My driving powers were called into action again today. K needed to go to the vet for a burgeoning eye infection. So, I hopped in the car and took her. It felt nice to be capable of such a simple act.
Because we had an early appointment, K and I took a very short hike early this morning into our meadow, setting up a wildlife camera at "bobcat rock". It looks like the coyotes might be trying to steal this scent post from the cats, based on a scat war, with each covering the other's scent with their own scat. The videos should be interesting!
While I set up the camera, a novel bird song rang like music to my ears. I know all the winter bird songs, and this melody was belted out by a visiting bird, perhaps an early migrator. Intriguingly, I have an almost identical photograph from last fall. Both times, the bird perched too high for a close-up so I couldn't identify the species. But, I'll take it as my first sign of spring!
After our brief walk, my mood plummeted as I drove K to the vet. I started having intense nerve pain down my leg yesterday evening, after I'd driven for the first time in a month. It's not a new pain but one that darkened almost every waking hour before my neck surgery. At that time, a low back MRI showed a huge disc herniation adjacent to the lumbar spine section that was fused a few years ago. That lumbar herniation could easily have caused the leg pain. But, docs and PTs mentioned that the neck surgery might also help my leg pain because my neck discs and bone spurs were squashing spinal cord badly enough to carry pain all the way to my toes. I fervently hoped that they were right.

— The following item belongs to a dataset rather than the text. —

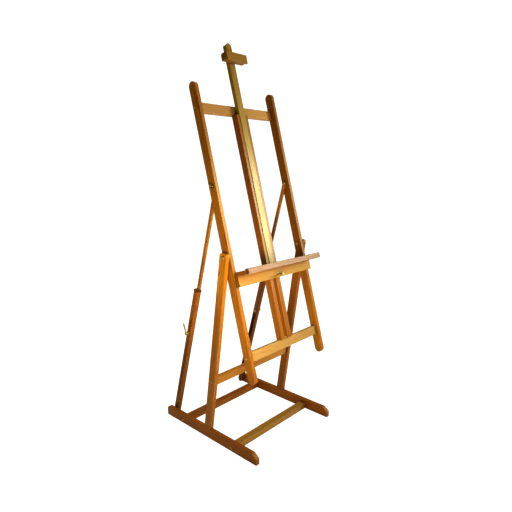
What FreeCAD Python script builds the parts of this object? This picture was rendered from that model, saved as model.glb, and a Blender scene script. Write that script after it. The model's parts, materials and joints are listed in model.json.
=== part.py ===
# Studio easel with a tilting frame, in millimetres.
# +X is the easel's right seen from the front, +Y its back, +Z up; the floor is Z = 0 and the
# origin lies in the middle of the base. Each assembly has a frame of its own (see frames), and
# every sub-part is drawn in the coordinates of the frame that it stands in.
import FreeCAD, Part
import Sketcher
import os
import re

doc = FreeCAD.newDocument("studio_easel")
dims = doc.addObject("Spreadsheet::Sheet", "dims")

sizes = [
    # base
    ("base_width", 600, "over the outer faces of the feet and of the uprights"),
    ("foot_thick", 22, "foot, across the easel"),
    ("foot_height", 52, "foot, floor to top"),
    ("foot_length", 690, "foot, front to back"),
    ("toe_length", 28, "slope at the front end of the foot, along it"),
    ("toe_drop", 21, "slope at the front end of the foot, down"),
    ("heel_length", 12, "slope at the back end of the foot, along it"),
    ("heel_drop", 10, "slope at the back end of the foot, down"),
    ("base_rail_depth", 38, "base rail, front to back"),
    ("base_rail_height", 31, "base rail, bottom to top"),
    ("base_rail_lift", 1.5, "base rail's bottom above the floor"),
    ("front_rail_inset", 169.5, "front base rail's middle behind the foot's front end"),
    ("rear_rail_inset", 141.5, "rear base rail's middle ahead of the foot's back end"),
    ("base_bolt_rise", 19, "base rail bolts above the floor"),
    # uprights and their brace
    ("upright_thick", 22, "upright, across the easel"),
    ("upright_depth", 46, "upright, front to back"),
    ("upright_at", 1.7, "Y of the upright's middle on top of the foot"),
    ("lean", 8.9, "degrees that the uprights lean to the front"),
    ("pivot_rise", 926, "frame pivot above the foot, along the upright"),
    ("upright_crown", 23, "upright beyond the pivot"),
    ("crown_round", 14, "rounding of the upright's upper corners"),
    ("tenon_thick", 10, "upright's tenon, across the easel"),
    ("tenon_depth", 30, "upright's tenon, front to back"),
    ("tenon_length", 30, "upright's tenon, into the foot"),
    ("mortise_play", 0.1, "clearance round the tenon"),
    ("brace_rise", 272.8, "brace's middle above the foot, along the upright"),
    ("brace_height", 43, "brace, bottom to top"),
    ("brace_thick", 22, "brace, front to back"),
    # tilting frame, measured up and out from the pivot
    ("tilt", 15.2, "degrees that the frame leans back"),
    ("rail_gap", 1.5, "upright to side rail, filled by the pivot washer"),
    ("rail_thick", 20, "side rail, across the easel"),
    ("rail_depth", 46.5, "side rail, front to back, and its round ends"),
    ("rail_above", 831.4, "side rail above the pivot"),
    ("rail_below", 603.5, "side rail below the pivot"),
    ("top_bar_up", 690, "lower edge of the top crossbar above the pivot"),
    ("top_bar_height", 51, "top crossbar, bottom to top"),
    ("top_bar_front", -8, "top crossbar's front face, ahead of the pivot"),
    ("top_bar_thick", 15, "top crossbar, front to back"),
    ("low_bar_down", 456, "upper edge of the lower crossbar below the pivot"),
    ("low_bar_height", 47, "lower crossbar, bottom to top"),
    ("low_bar_front", 6.7, "lower crossbar's front face, ahead of the pivot"),
    ("low_bar_thick", 22, "lower crossbar, front to back"),
    # channel for the mast and the tray
    ("channel_half", 37.5, "channel, half its width"),
    ("channel_front", 20.8, "channel's front face, ahead of the pivot"),
    ("channel_depth", 37.5, "channel, front to back"),
    ("slot_half", 11, "slot between the strips, half its width"),
    ("rebate_half", 21.5, "rebate in front of the slot, half its width"),
    ("rebate_depth", 2.5, "rebate, front to back"),
    ("slide_gap", 0.3, "clearance of what slides in or on the channel"),
    # mast
    ("mast_half", 19.3, "mast, half its width, and its round top"),
    ("mast_proud", 2.4, "mast's face ahead of the channel's face"),
    ("mast_down", 100, "mast's foot below the pivot"),
    ("mast_length", 1157, "mast, foot to top"),
    ("tongue_back", 7.4, "back of the mast's tongue, behind the pivot"),
    ("tongue_short", 6, "mast's top above the end of its tongue"),
    ("head_half", 70, "head block, half its width"),
    ("head_depth", 42.7, "head block, front to back"),
    ("head_drop", 106, "head block's underside below the mast's top"),
    ("head_height", 36, "head block, underside to top"),
    ("head_lip", 7, "head block's lip below its underside"),
    ("head_lip_thick", 12, "head block's lip, front to back"),
    ("head_bevel", 6, "bevel along the head block's upper back edge"),
    # tray
    ("tray_half", 272, "tray, half its width"),
    ("tray_gap", 0.4, "mast's face to the tray board"),
    ("board_down", 146, "tray board's lower edge below the pivot"),
    ("board_height", 51, "tray board, bottom to top"),
    ("board_thick", 22, "tray board, front to back"),
    ("shelf_thick", 20, "tray shelf, bottom to top"),
    ("shelf_back", 34, "tray shelf's back edge, ahead of the pivot"),
    ("shelf_depth", 66, "tray shelf, front to back"),
    ("lip_thick", 22.5, "tray lip, front to back"),
    ("lip_height", 26, "tray lip, bottom to top"),
    ("lip_rise", 2.2, "tray lip's lower edge above the shelf's underside"),
    ("tray_bolt_down", 132.5, "tray bolt below the pivot"),
    # struts, measured up from their foot hinge
    ("hinge_inset", 36, "strut's foot hinge ahead of the foot's back end"),
    ("hinge_rise", 31, "strut's foot hinge above the floor"),
    ("pin_up", 338, "strut's top bolt above the frame pivot, along the side rail"),
    ("strut_thick", 24, "strut, across the easel"),
    ("strut_web", 11.9, "strut's wall beside the rod's groove"),
    ("strut_depth", 31, "strut, front to back, and its round foot"),
    ("strut_length", 765, "strut above its foot hinge"),
    ("rod_thick", 12.5, "strut rod, across the easel"),
    ("rod_depth", 17, "strut rod, front to back, and its round head"),
    ("rod_gap", 0.4, "side rail to strut rod"),
    ("groove_gap", 0.3, "clearance of the rod in the strut's groove"),
    ("groove_start", 70, "lower end of the groove above the foot hinge"),
    ("slot_low", 112, "lower end of the clamp slot above the foot hinge"),
    ("slot_high", 590, "upper end of the clamp slot above the foot hinge"),
    ("clamp_rise", 510, "clamp bolt above the foot hinge"),
    ("rod_tail", 15, "rod below its clamp bolt"),
    ("collar_height", 7, "strut collar, bottom to top"),
    ("collar_wall", 1, "strut collar, sheet thickness"),
    ("collar_gap", 0.3, "clearance round the strut in its collar"),
    ("lever_swing", 26, "degrees from the strut back to its clamp lever"),
    ("lever_length", 57, "clamp lever, bolt to tip"),
    ("lever_flare", 8, "clamp lever's tip further out than its root"),
    ("lever_thick", 4, "clamp lever, across the easel"),
    ("lever_width", 10, "clamp lever, front to back"),
    ("lever_hub", 8, "clamp lever hub, radius"),
    ("lever_hub_length", 20, "clamp lever hub, along the bolt"),
    ("lever_root", 14, "clamp lever's arm above the foot of its hub"),
    # bolts, nuts, washers, screws and dowels
    ("bolt", 3, "connector and clamp bolts, radius"),
    ("bolt_play", 0.2, "clearance round a bolt in wood"),
    ("running_fit", 0.05, "clearance round a bolt in a part that turns on it"),
    ("bolt_head", 6.5, "connector bolt head, radius"),
    ("bolt_head_high", 2.6, "connector bolt head, height"),
    ("bolt_reach", 28, "connector bolt beyond the face of the crossbar's end"),
    ("barrel", 5, "barrel nut, radius"),
    ("barrel_length", 17, "barrel nut, length"),
    ("barrel_inset", 16, "barrel nut from the end of its crossbar"),
    ("barrel_play", 0.15, "clearance round a barrel nut"),
    ("barrel_skin", 3, "wood left in front of a barrel nut"),
    ("socket", 2.6, "hexagon socket in bolt heads, over its corners, half"),
    ("socket_deep", 1.6, "hexagon socket in bolt heads, depth"),
    ("pivot", 4, "pivot and hinge bolts, radius"),
    ("pivot_head", 9, "pivot bolt head, radius"),
    ("pivot_head_high", 4.5, "pivot bolt head, height"),
    ("pivot_nut", 7.5, "pivot nut, over its corners, half"),
    ("pivot_nut_high", 6, "pivot nut, height"),
    ("washer", 10, "washers, radius"),
    ("washer_thick", 1.3, "washers, thickness"),
    ("hinge_screw", 16, "hinge bolt's thread into the foot"),
    ("face_gap", 0.1, "clearance between faces that turn on each other"),
    ("clamp_head", 7, "clamp bolt head, radius"),
    ("clamp_head_high", 4, "clamp bolt head, height"),
    ("plate_half", 26, "clamp plate, half its width"),
    ("plate_height", 30, "clamp plate, bottom to top"),
    ("plate_thick", 4, "clamp plate, front to back"),
    ("mast_bolt_up", 15, "mast's clamp bolt above its foot"),
    ("wing_hub", 6.5, "wing nut hub, radius"),
    ("wing_hub_length", 10, "wing nut hub, along its bolt"),
    ("wing_reach", 18, "wing nut, hub's middle to a wing's tip"),
    ("wing_rise", 15, "wing nut's wings along the bolt"),
    ("wing_tip", 5, "wing nut, rounding of its ears"),
    ("wing_thick", 2.6, "wing nut's wings, thickness"),
    ("wing_swing", 22, "degrees from the side rail back to its wing bolt's wings"),
    ("hub_cap", 1.3, "closed end of a hub, and the bolt's end short of it"),
    ("tray_hub_length", 34, "tray wing nut's hub, along its bolt"),
    ("tray_wing_reach", 31, "tray wing nut, hub's middle to a wing's tip"),
    ("tray_wing_tip", 8, "tray wing nut, rounding of its ears"),
    ("tray_wing_rise", 36, "tray wing nut's wings along its bolt"),
    ("dowel", 2.5, "dowels in the top crossbar, radius"),
    ("tray_dowel", 4, "dowels in the tray and the lower crossbar, radius"),
    ("dowel_half", 18, "channel dowels, half their length"),
    ("tray_dowel_half", 12, "tray dowels, half their length"),
    ("dowel_play", 0.1, "clearance round a dowel and past its end"),
    ("dowel_pitch", 180, "tray dowels, one to the next"),
    ("dowel_inset", 4.2, "upper channel dowels behind the top crossbar's front"),
    ("screw", 2.2, "screws, radius"),
    ("screw_head", 5, "screw heads, radius"),
    ("screw_head_high", 2, "screw heads, height"),
    ("screw_reach", 24, "screws beyond the mast"),
    ("hole_end", 1, "blind holes beyond the end of the bolt or screw in them"),
    ("overcut", 1, "cuts beyond the open ends of the collar"),
    ("head_screw_low", 9, "lower head block screw above the block's underside"),
    ("head_screw_high", 27, "upper head block screw above the block's underside"),
    ("stop_pin", 2.5, "stop pin across the slot, radius"),
    ("stop_pin_rise", 5, "stop pin above the lower crossbar"),
    ("stop_pin_deep", 8.3, "stop pin behind the rebate's floor"),
    ("stop_pin_grip", 12, "stop pin's ends in the strips"),
    ("lip_ease", 2, "rounding of the tray lip's edges"),
    ("lever_ease", 1.2, "rounding of the clamp lever's edges"),
    ("wood_ease", 1, "rounding of the edges of wooden pieces"),
    ("metal_ease", 0.5, "rounding of the edges of bolt heads and knobs"),
]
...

After my neck surgery, I thought that my dream had been granted. The leg pain was so much better - it didn't vanish - but it shrunk to a livable level. Well, based on the leg pain I've had for the past two days, I'm beginning to think that living a cloistered life and never driving was the solution to my leg pain, not the neck surgery. Only time will tell. However, my brain is vibrating with echos of the words of my docs and PTs who encouraged me to get a low back fusion 6 weeks after my neck fusion. All that I can say is, "Please, let me have a spring and summer break from surgery!".
So, with trepidation due to the pain, K and I set out on another novel hike from a trailhead on our route home from the vet. Regardless of my leg pain, my rehabilitation plan for neck fusion requires a lot of walking/hiking. I chose a trail that climbs up a gulch through stunning rock formations that jut into the sky like monuments.
When viewed from a distance, like the photo above, it looks like smooth hiking. However, close-up, it actually is a labyrinth of downed trees and truck-sized boulders, especially for a curious hiker like me who cannot restrain herself from 'exploring' off-trail.
K investigated every nook and cranny as I hiked slowly through the rough terrain.
Due to her intense body language, I started following K to see what she sniffed. I soon concluded she was examining mountain lion signs that littered the landscape. They weren't super obvious signs - no fresh tracks or scat - but many scrapings so large that only a mountain lion could have dug them. Below, she sniffed a recently created pile of pine needle duff that smelled of cat urine. Even I could smell it!
Here's another one.
Behind that mountain lion scent post, the boulder face had a gaping hole, leading into a cavern. Neither of us cared to explore the cavern.
Soon after leaving the cavern safely behind, we wound around a boulder and emerged onto an exposed slope. I don't like high exposed spots, and my heart rate skyrocketed. I snapped a photo of K and then leashed her. She's so sure-footed and cautious that she'd probably be fine without the leash. But, I couldn't handle it.
A harder look at the horizon, while staying away from the cliff edge, showed a local ski area but all the higher mountains hidden by clouds.
As I surveyed the surrounding land, I realized that we stood almost on the tip-top of a pinnacle with views in nearly all directions. The smaller hills to the east ruffle the landscape behind K in the photo below.
With just a little more physical effort, trudging straight up a forested trail, we spotted a favorite mountain from a different perspective than ever before.
And, behind aspens with swelling buds that promised spring was almost here (ha!), I spotted the ski area again, looking like it sat lower than us.
It's amazing how 'exploring' nature makes me forget my worries. And, it's wonderful to be hiking in a wider range of terrain again. However, I think that I'll curb my driving for a few days to see if it helps my leg pain.
Some readers have asked for an update on R's barbed wire injury. I think that he's healing fine, and he doesn't seem to mind his cone-head. In fact, the acoustic properties of the cone have encouraged a new talent - howling. Yesterday, he turned his nose skyward and launched into full-blown howling, like a wolf or a Sibe. In fact, I'm starting to wonder about whether the Sibes in our blogging life are having too much influence on him.
He wasn't howling when I briefly 'lost' him inside the house this afternoon. I couldn't find him anywhere, and he ignored my calls. Then, I noticed the 'surgery recovery chair' twisted to a strange angle.
I sneaked up behind it and spun it around. Voila! Note the smug look on the boy's face!
R is medicine for my soul. He makes me laugh daily! But, giggling while reprimanding him doesn't make me very convincing!